Zo veel nadruk op de mathematische structuur - het apollinische - lijkt op gespannen voet te (moeten) staan met ‘het artistieke’, het romantisch bevlogene - het dionysische. Ook enigszins tot mijn eigen verbazing moet ik echter constateren dat ik met de Erwin-trilogie als geheel geen moment die tegenstelling ervaren heb. Ik durf daar ook wel een verklaring voor te geven: ik denk dat Meijsing binnen de traditie van zijn manier van schrijven (waarbij de kunst beschouwd wordt als een overwinning op de natuur) het ‘sublieme’ benadert.
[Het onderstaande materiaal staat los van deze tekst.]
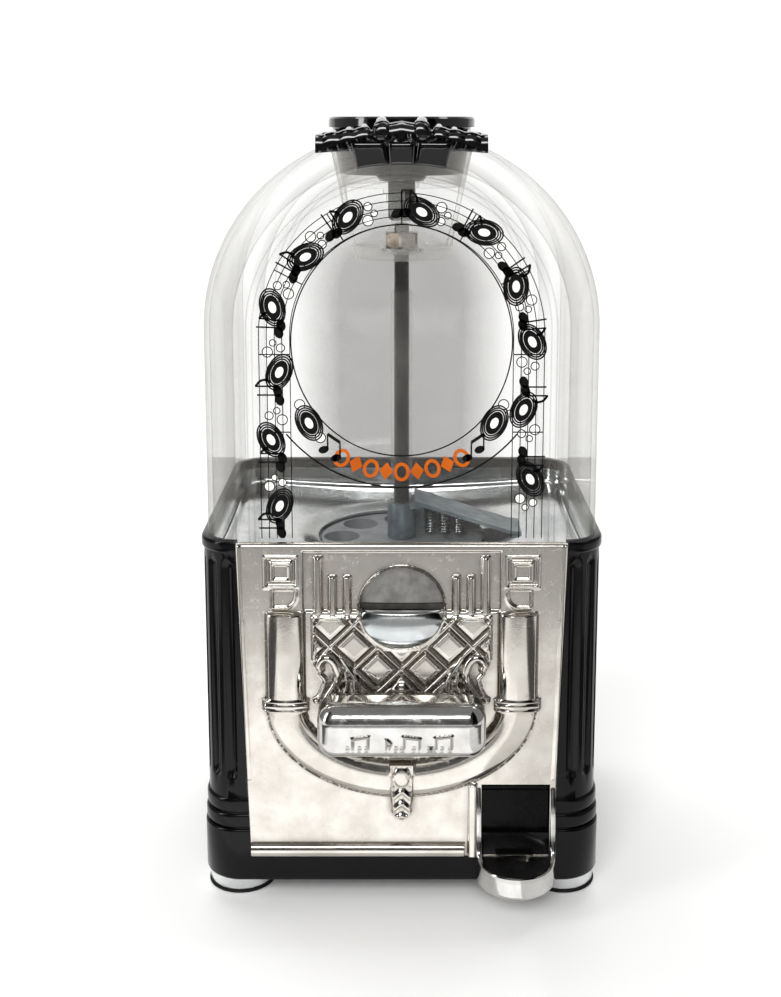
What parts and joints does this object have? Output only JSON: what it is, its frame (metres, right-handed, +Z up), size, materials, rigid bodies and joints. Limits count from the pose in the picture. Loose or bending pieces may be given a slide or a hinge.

Naar aanleiding van zijn uiteenzetting over de numerieke structuur van Michael van Mander vroeg een interviewer hem ooit sceptisch: ‘En daar moeten ook nog eens mensen in rond gaan lopen?’ Het lijkt bij de demonstratie van zoveel technisch vernuft ongeloofwaardig, maar het is waar: in Meijsings boeken lopen inderdaad mensen rond, en wat zij doen en denken wordt op een meeslepende wijze beschreven.